──────── Material provided ────────

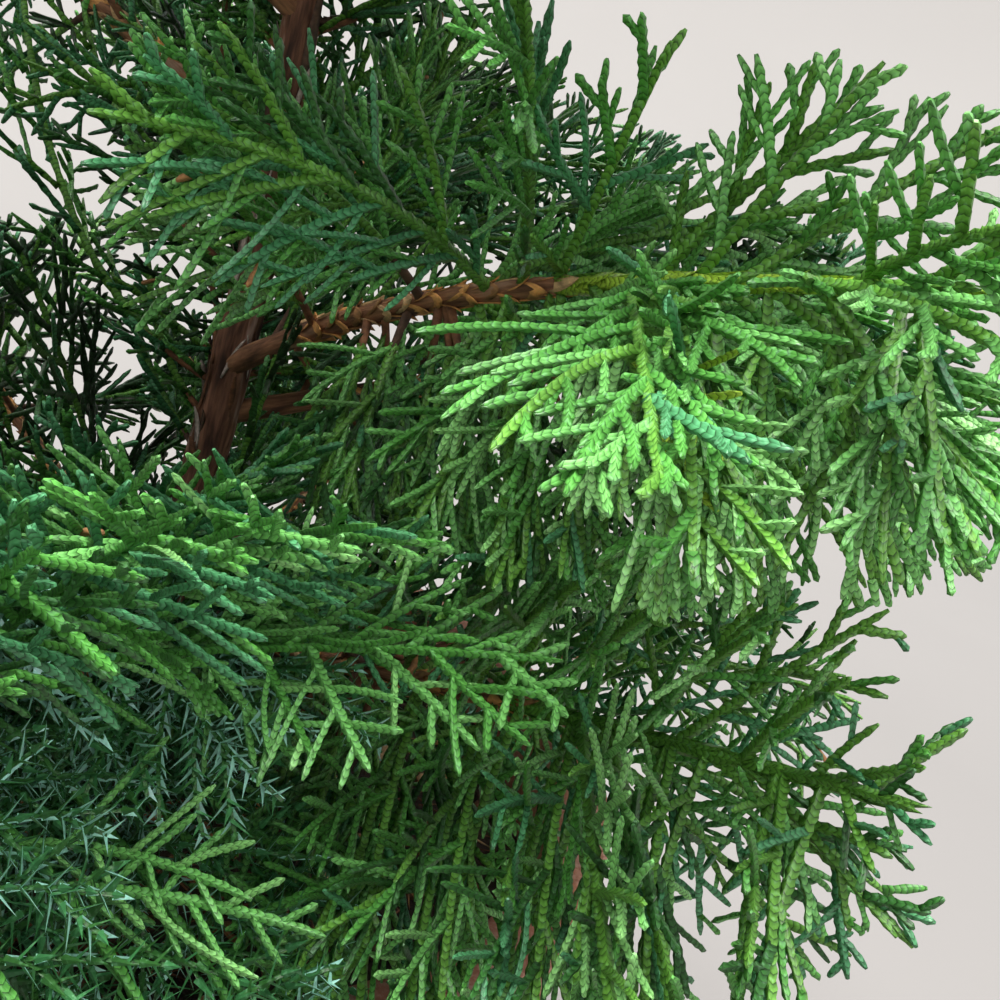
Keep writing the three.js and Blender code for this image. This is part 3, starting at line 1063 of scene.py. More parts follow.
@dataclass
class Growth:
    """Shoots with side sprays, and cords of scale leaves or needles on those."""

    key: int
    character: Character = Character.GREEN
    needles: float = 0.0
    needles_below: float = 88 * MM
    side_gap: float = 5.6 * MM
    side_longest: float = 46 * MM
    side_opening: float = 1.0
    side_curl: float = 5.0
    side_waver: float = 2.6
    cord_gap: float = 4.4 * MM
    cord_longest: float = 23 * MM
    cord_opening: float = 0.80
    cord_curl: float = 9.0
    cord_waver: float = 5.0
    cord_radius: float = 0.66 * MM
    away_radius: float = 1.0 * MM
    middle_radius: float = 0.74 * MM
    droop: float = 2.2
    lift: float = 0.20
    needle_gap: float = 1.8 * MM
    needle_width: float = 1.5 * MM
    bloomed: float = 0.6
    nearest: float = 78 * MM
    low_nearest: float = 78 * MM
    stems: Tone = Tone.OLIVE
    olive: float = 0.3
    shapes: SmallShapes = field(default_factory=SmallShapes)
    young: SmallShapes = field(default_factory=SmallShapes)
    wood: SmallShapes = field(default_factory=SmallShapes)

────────

■ **What this task involves**
Each line of the listing should be echoed back exactly.

■ **Reply**
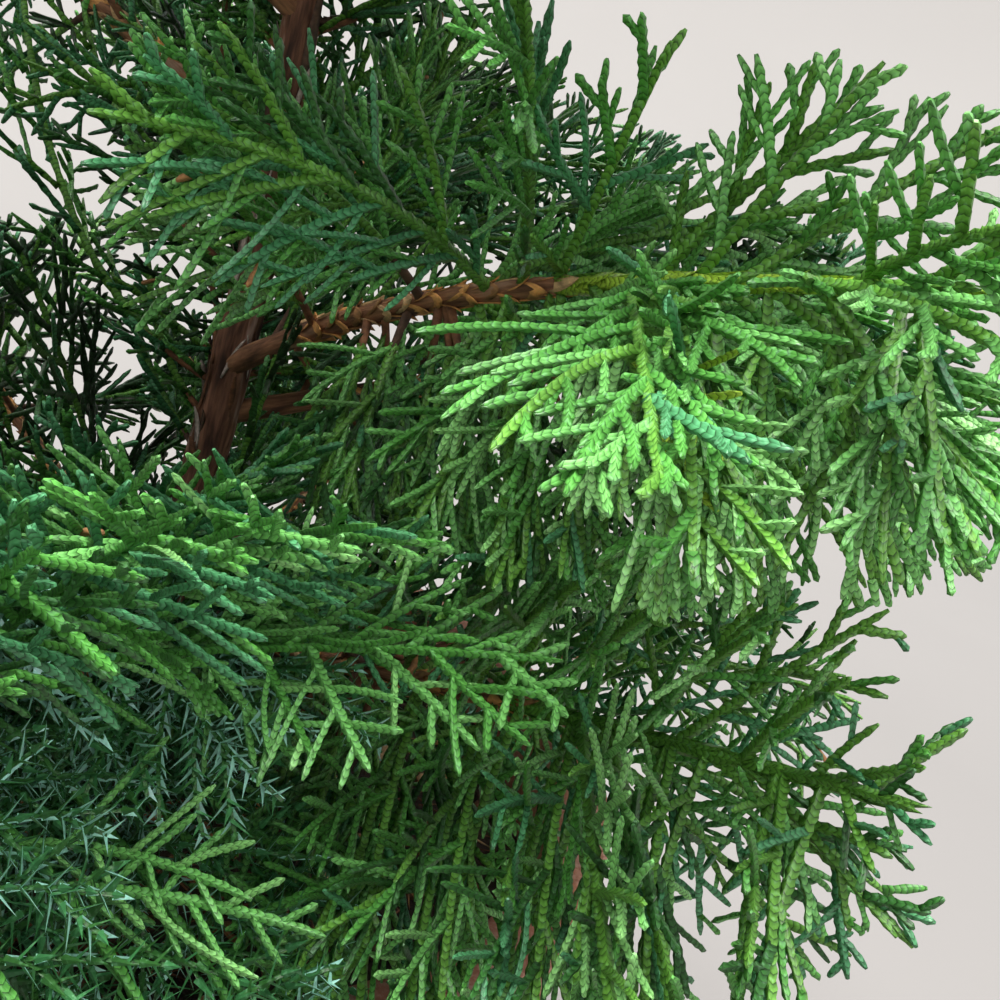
Keep writing the three.js and Blender code for this image. This is part 3, starting at line 1063 of scene.py. More parts follow.
@dataclass
class Growth:
    """Shoots with side sprays, and cords of scale leaves or needles on those."""

    key: int
    character: Character = Character.GREEN
    needles: float = 0.0
    needles_below: float = 88 * MM
    side_gap: float = 5.6 * MM
    side_longest: float = 46 * MM
    side_opening: float = 1.0
    side_curl: float = 5.0
    side_waver: float = 2.6
    cord_gap: float = 4.4 * MM
    cord_longest: float = 23 * MM
    cord_opening: float = 0.80
    cord_curl: float = 9.0
    cord_waver: float = 5.0
    cord_radius: float = 0.66 * MM
    away_radius: float = 1.0 * MM
    middle_radius: float = 0.74 * MM
    droop: float = 2.2
    lift: float = 0.20
    needle_gap: float = 1.8 * MM
    needle_width: float = 1.5 * MM
    bloomed: float = 0.6
    nearest: float = 78 * MM
    low_nearest: float = 78 * MM
    stems: Tone = Tone.OLIVE
    olive: float = 0.3
    shapes: SmallShapes = field(default_factory=SmallShapes)
    young: SmallShapes = field(default_factory=SmallShapes)
    wood: SmallShapes = field(default_factory=SmallShapes)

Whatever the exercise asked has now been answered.